Voeckler clocked 4 hours, 29 minutes, 35 seconds – seven seconds faster than the peloton that was barreling down on him. Mikhail Ignatiev of Russia was second, and Britain’s Mark Cavendish was third, winning the sprint in the trailing peloton.
Voeckler is 138th overall, 6:48 behind Cancellara, and has almost no chance of winning.
“I don’t think he is a fluke,” Cancellara said. “It has been difficult for him because when he wore the jersey in 2004, a lot of people thought he was the new Bernard Hinault.”
A five-time Tour winner, Hinault is the last Frenchman to win in 1985.

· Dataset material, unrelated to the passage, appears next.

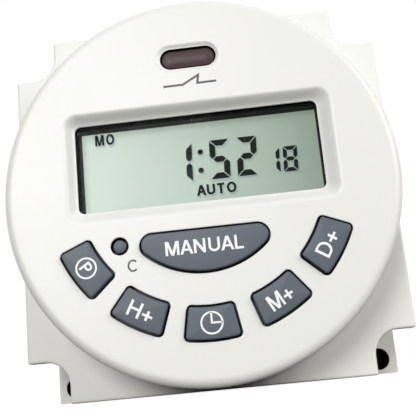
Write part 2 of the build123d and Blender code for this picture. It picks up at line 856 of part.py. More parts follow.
pieces = {
    "front_bezel": front_bezel(),
    "display_window": display_window(),
    "indicator_lens": indicator_lens(),
    "lcd_frame": lcd_frame(),
    "lcd_front_glass": glass(lcd_front, back_of_front_glass, 0.0),
    "lcd_rear_glass": glass(back_of_front_glass, back_of_rear_glass, glass_ledge),
    "lcd_reflector": glass(back_of_rear_glass, back_of_rear_glass + reflector_thick, glass_ledge),
    "zebra_strip": zebra_strip(),
    "key_manual": keycap(manual_outline(), press_spots[5]),
    "key_reset": keycap(Pos(reset_x, reset_z) * Circle(reset_radius), press_spots[6],
                        reset_front, stem=reset_stem_radius),
    "keypad_mat": keypad_mat(),
    "contact_pills": contact_pills(),
    "logic_board": logic_board(),
    "board_screws": board_screws(),
    "indicator_led": indicator_led(),
    "controller_blob": controller_blob(),
    "crystal": crystal(),
    "backup_battery": backup_battery(),
    "surface_chips": surface_chips(),
    "flange_housing": flange_housing(),
    "rear_base": rear_base(),
    "case_screws": case_screws(),
    "terminal_bars": terminal_bars(),
    "terminal_clamps": terminal_clamps(),
    "terminal_screws": terminal_screws(),
    "rail_clip": rail_clip(),
    "clip_spring": clip_spring(),
    "power_board": power_board(),
    "film_capacitor": film_capacitor(),
    "smoothing_capacitor": smoothing_capacitor(),
    "varistor": varistor(),
    "rectifier_diodes": rectifier_diodes(),
    "power_resistors": power_resistors(),
    "link_pins": link_pins(),
    "link_header": link_block(board_back, board_back + header_high),
    "link_socket": link_block(power_front - socket_high, power_front),
    "relay_case": relay_case(),
    "relay_base": relay_base(),
    "relay_bobbin": relay_bobbin(),
    "relay_winding": relay_winding(),
    "relay_yoke": relay_yoke(),
    "relay_armature": relay_armature(),
    "moving_contact": moving_contact(),
    "fixed_contact": fixed_contact(),
}
for name, angle, spot in zip(key_names, key_angles, press_spots):
    pieces[name] = keycap(sector_outline(angle), spot)

os.makedirs("parts", exist_ok=True)
for name, shape in pieces.items():
    export_step(shape, f"parts/{name}.step")
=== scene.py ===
import json
import math
import bmesh
import bpy
import numpy as np
from mathutils import Matrix, Vector, geometry

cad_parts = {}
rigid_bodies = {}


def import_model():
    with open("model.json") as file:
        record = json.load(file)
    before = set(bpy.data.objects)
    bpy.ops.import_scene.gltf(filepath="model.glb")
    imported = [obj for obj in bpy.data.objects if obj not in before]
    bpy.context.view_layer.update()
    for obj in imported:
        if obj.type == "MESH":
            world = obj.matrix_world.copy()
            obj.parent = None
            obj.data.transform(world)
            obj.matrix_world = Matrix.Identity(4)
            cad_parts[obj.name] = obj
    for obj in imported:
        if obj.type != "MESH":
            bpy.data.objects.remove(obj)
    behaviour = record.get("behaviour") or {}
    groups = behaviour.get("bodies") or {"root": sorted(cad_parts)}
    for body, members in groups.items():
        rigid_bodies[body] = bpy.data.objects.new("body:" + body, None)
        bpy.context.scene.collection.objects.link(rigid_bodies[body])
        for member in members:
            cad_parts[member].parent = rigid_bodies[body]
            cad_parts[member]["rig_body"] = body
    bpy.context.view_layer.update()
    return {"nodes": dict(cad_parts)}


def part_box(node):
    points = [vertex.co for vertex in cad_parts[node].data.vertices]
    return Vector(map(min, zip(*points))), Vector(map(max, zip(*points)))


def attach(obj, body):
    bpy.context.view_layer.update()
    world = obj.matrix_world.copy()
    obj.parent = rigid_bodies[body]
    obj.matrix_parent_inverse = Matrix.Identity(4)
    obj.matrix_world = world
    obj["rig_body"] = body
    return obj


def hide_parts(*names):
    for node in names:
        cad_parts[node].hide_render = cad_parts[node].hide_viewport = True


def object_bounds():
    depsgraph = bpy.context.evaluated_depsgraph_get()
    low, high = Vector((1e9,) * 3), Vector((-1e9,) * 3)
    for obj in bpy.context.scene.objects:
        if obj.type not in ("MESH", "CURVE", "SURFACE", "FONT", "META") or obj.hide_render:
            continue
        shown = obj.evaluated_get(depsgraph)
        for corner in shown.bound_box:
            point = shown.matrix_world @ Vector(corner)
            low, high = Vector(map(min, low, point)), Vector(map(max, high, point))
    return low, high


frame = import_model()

# Everything is in metres. The face looks towards -Y, X runs right across it and Z up it.
# Depth is counted from the front face backwards.
scene = bpy.context.scene
bezelLow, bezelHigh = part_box("front_bezel")
flangeLow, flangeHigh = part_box("flange_housing")
glassLow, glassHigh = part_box("lcd_front_glass")
faceY = bezelLow.y
turn = 2 * math.pi
sharpAngle = math.radians(32)            # edges that turn more than this stay crisp


def newObject(name, data):
    created = bpy.data.objects.new(name, data)
    scene.collection.objects.link(created)
    return created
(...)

“I’m not one of the best riders in the world,” Voeckler said. “I don’t have the possibility to win a big Tour. But I’m still ambitious and I’m happy with my career so far.”
Voeckler, who broke his collarbone earlier this season, and five other riders – Ignatiev, Anthony Geslin, Yauheni Hutarovich, Marcin Sapa and Albert Timmer – were involved in the breakaway after 7 1/2 miles.
Less than four miles from the finish, the leading group was reduced to four riders following an attack from Ignatiev, a track specialist making his Tour debut. Voeckler then bolted out from a roundabout and went all out to the line.
Rising star Robert Gesink of the Netherlands withdrew after breaking his wrist in a crash.